Listing

───

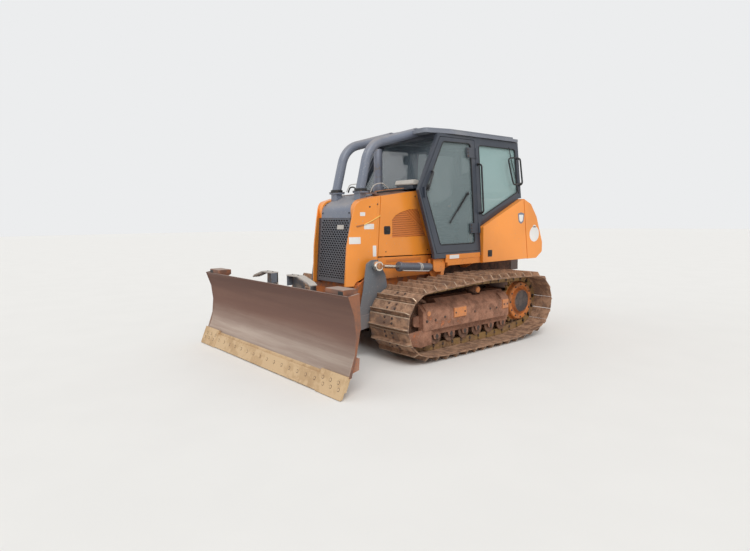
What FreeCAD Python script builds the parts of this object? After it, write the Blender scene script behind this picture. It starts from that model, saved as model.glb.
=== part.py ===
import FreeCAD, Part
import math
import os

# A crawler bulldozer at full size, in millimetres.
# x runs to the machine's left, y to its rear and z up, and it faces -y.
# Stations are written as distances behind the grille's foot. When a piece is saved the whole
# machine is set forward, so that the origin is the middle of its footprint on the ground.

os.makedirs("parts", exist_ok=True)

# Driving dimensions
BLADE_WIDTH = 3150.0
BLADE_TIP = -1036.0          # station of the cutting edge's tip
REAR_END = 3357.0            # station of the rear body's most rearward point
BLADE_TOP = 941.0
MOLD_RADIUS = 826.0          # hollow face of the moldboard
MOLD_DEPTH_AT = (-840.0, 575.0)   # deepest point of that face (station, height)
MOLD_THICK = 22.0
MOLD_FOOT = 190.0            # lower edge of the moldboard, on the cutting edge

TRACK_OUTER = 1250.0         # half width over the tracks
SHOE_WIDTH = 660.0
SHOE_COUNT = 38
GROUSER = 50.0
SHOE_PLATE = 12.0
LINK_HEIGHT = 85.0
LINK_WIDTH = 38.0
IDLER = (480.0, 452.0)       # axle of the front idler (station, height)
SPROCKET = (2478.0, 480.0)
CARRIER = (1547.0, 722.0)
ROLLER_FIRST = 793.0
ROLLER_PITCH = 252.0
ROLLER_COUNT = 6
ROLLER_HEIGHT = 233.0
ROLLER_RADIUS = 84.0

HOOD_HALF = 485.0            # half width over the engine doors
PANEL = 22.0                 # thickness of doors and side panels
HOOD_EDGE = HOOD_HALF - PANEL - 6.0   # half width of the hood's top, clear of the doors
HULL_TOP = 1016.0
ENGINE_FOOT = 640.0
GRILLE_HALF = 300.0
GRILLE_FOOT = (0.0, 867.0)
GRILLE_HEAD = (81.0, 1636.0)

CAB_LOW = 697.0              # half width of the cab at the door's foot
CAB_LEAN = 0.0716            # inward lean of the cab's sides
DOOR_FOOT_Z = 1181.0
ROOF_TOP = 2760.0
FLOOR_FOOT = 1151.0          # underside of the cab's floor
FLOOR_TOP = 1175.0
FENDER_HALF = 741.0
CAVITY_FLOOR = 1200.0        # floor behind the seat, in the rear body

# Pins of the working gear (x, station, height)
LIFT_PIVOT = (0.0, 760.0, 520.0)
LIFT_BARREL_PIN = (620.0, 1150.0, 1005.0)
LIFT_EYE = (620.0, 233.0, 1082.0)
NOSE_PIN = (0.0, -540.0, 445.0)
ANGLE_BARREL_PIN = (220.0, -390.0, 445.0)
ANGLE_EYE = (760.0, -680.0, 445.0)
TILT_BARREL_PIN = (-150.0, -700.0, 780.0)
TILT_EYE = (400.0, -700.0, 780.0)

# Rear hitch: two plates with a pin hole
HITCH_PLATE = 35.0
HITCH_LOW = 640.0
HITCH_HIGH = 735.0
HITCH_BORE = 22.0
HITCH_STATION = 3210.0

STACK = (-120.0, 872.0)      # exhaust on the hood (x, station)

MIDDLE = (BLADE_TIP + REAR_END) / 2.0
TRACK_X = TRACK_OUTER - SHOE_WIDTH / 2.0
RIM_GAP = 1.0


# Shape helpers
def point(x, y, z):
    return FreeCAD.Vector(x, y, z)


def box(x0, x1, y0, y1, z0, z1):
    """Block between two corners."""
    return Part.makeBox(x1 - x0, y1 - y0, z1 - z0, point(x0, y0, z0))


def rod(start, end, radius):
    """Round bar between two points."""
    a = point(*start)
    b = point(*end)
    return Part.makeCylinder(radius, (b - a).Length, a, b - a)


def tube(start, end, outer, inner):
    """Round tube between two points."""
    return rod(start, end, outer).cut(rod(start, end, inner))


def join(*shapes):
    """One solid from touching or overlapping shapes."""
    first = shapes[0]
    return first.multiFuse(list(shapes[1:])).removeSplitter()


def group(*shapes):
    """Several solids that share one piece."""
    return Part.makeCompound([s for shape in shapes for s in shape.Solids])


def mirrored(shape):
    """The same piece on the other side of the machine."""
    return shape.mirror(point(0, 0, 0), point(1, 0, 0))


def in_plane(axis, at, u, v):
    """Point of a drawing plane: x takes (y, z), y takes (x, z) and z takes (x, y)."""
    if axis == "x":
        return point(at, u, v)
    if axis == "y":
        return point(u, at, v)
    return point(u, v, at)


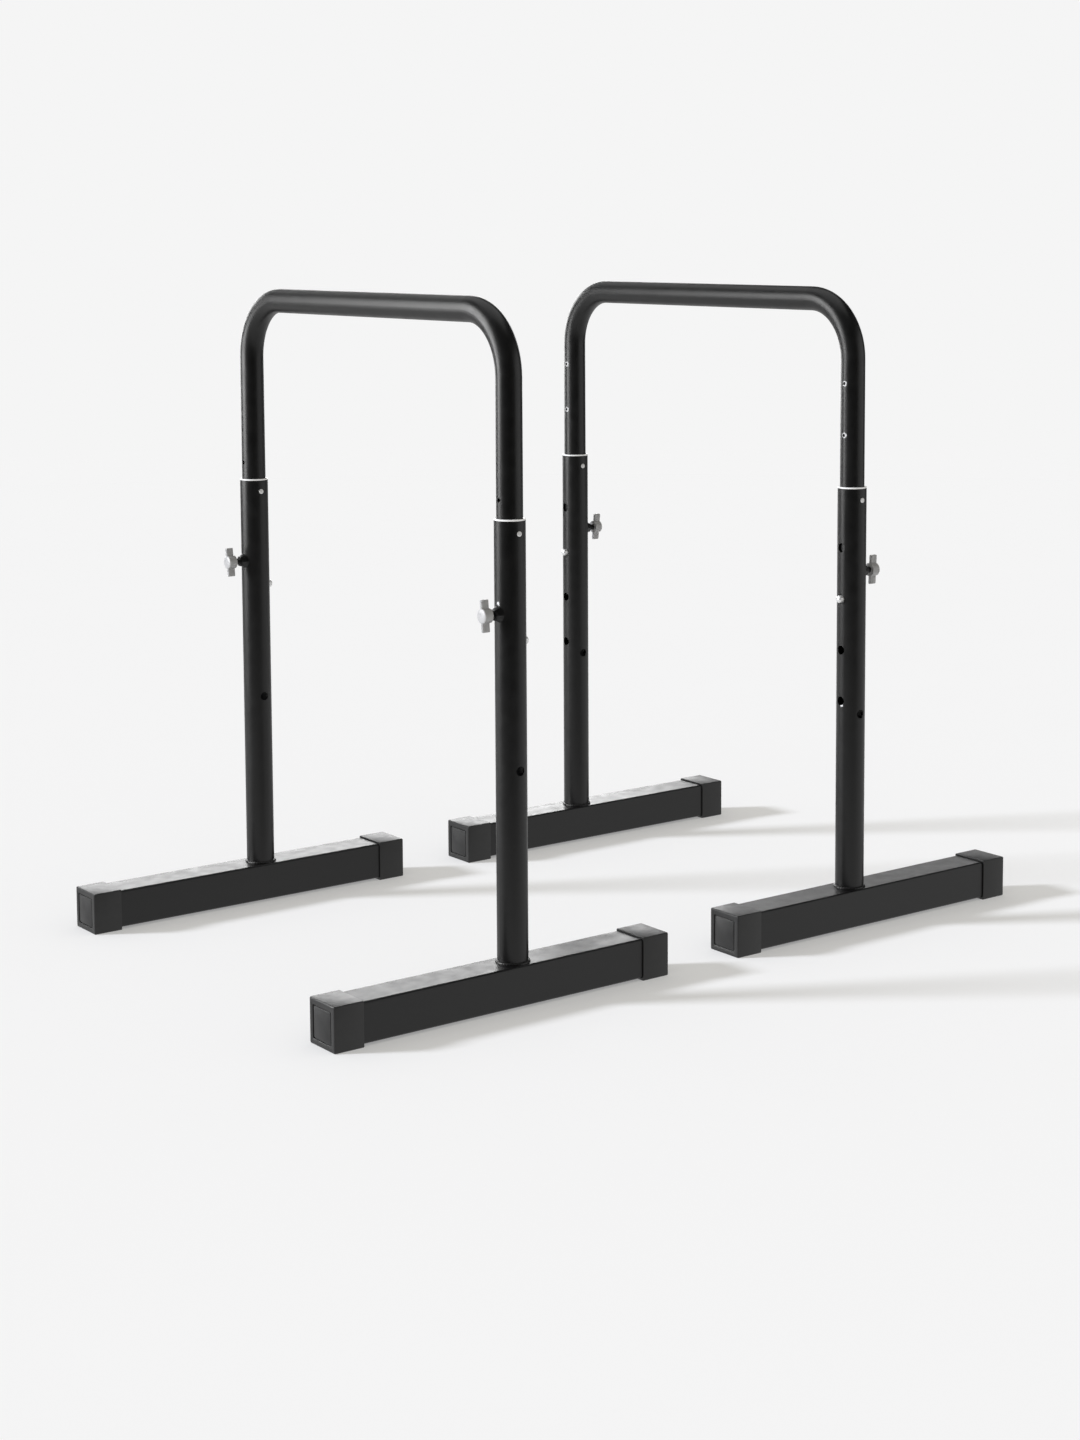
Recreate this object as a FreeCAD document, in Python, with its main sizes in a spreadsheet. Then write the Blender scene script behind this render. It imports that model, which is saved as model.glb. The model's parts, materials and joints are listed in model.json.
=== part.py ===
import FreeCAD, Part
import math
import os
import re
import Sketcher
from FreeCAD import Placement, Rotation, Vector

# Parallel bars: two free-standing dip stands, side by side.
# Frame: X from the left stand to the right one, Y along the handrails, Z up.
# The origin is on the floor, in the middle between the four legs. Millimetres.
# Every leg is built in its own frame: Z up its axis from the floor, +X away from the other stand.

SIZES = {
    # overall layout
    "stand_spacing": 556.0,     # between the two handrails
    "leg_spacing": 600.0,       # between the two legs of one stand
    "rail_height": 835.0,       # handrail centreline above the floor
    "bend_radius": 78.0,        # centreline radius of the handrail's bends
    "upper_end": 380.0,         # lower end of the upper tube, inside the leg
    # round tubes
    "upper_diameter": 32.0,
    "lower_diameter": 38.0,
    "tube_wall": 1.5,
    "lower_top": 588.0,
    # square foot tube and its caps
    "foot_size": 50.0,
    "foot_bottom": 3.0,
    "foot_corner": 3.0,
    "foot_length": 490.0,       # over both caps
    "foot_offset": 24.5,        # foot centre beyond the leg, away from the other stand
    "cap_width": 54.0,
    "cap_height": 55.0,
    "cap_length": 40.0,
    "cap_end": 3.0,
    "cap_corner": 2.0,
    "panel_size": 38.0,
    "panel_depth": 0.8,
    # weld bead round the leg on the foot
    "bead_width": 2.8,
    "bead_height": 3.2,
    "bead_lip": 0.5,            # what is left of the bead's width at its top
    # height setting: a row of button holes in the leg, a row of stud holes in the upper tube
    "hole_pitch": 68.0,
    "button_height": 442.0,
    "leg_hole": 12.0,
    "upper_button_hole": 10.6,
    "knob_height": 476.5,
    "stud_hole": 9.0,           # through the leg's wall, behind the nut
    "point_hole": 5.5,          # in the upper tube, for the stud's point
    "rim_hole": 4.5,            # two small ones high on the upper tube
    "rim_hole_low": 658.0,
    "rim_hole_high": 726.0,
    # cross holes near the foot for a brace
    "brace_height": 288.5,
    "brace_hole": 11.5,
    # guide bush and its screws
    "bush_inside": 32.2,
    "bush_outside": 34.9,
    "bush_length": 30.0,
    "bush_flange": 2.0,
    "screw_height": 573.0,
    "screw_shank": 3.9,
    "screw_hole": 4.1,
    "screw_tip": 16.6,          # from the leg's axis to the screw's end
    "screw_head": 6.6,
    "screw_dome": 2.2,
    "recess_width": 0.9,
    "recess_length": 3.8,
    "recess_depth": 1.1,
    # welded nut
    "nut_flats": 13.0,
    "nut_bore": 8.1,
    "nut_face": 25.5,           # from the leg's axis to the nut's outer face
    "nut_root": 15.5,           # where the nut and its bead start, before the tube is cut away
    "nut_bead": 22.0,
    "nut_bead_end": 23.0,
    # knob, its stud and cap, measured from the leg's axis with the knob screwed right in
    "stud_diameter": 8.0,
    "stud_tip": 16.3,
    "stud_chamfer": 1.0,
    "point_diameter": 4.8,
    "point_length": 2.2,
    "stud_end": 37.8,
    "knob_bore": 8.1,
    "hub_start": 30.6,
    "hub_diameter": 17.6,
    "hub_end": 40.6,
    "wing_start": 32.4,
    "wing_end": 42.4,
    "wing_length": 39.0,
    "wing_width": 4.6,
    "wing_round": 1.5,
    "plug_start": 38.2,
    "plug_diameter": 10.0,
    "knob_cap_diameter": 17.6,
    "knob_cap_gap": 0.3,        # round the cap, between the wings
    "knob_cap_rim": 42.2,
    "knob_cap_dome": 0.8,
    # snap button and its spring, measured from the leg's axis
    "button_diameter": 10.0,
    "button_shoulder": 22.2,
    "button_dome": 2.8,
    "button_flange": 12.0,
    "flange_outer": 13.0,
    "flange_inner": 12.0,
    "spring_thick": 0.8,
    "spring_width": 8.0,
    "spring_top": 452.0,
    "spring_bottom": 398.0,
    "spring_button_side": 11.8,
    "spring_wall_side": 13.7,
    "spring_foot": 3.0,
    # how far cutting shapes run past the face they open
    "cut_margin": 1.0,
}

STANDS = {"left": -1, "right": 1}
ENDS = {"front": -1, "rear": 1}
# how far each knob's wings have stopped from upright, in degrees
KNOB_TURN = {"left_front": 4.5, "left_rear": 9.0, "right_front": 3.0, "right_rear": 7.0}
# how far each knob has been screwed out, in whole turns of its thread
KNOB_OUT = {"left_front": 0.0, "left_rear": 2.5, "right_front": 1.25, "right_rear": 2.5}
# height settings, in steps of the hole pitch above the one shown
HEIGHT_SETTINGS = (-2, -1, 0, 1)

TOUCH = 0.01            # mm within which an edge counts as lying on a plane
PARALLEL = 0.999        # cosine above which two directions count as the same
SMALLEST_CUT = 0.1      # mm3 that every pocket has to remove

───

Task brief
Exactly as written, please reproduce the lines from the first line of the data to the line containing "ROLLER_RADIUS = 84.0", inclusive, and nothing else.

Exercise solution
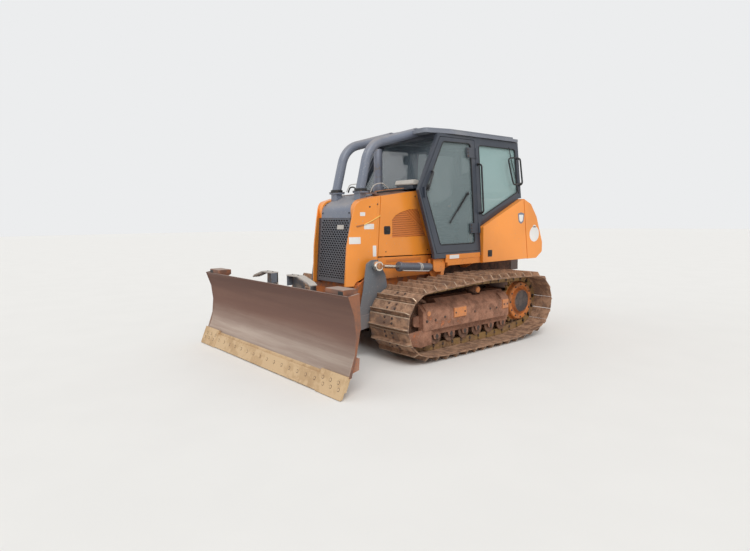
What FreeCAD Python script builds the parts of this object? After it, write the Blender scene script behind this picture. It starts from that model, saved as model.glb.
=== part.py ===
import FreeCAD, Part
import math
import os

# A crawler bulldozer at full size, in millimetres.
# x runs to the machine's left, y to its rear and z up, and it faces -y.
# Stations are written as distances behind the grille's foot. When a piece is saved the whole
# machine is set forward, so that the origin is the middle of its footprint on the ground.

os.makedirs("parts", exist_ok=True)

# Driving dimensions
BLADE_WIDTH = 3150.0
BLADE_TIP = -1036.0          # station of the cutting edge's tip
REAR_END = 3357.0            # station of the rear body's most rearward point
BLADE_TOP = 941.0
MOLD_RADIUS = 826.0          # hollow face of the moldboard
MOLD_DEPTH_AT = (-840.0, 575.0)   # deepest point of that face (station, height)
MOLD_THICK = 22.0
MOLD_FOOT = 190.0            # lower edge of the moldboard, on the cutting edge

TRACK_OUTER = 1250.0         # half width over the tracks
SHOE_WIDTH = 660.0
SHOE_COUNT = 38
GROUSER = 50.0
SHOE_PLATE = 12.0
LINK_HEIGHT = 85.0
LINK_WIDTH = 38.0
IDLER = (480.0, 452.0)       # axle of the front idler (station, height)
SPROCKET = (2478.0, 480.0)
CARRIER = (1547.0, 722.0)
ROLLER_FIRST = 793.0
ROLLER_PITCH = 252.0
ROLLER_COUNT = 6
ROLLER_HEIGHT = 233.0
ROLLER_RADIUS = 84.0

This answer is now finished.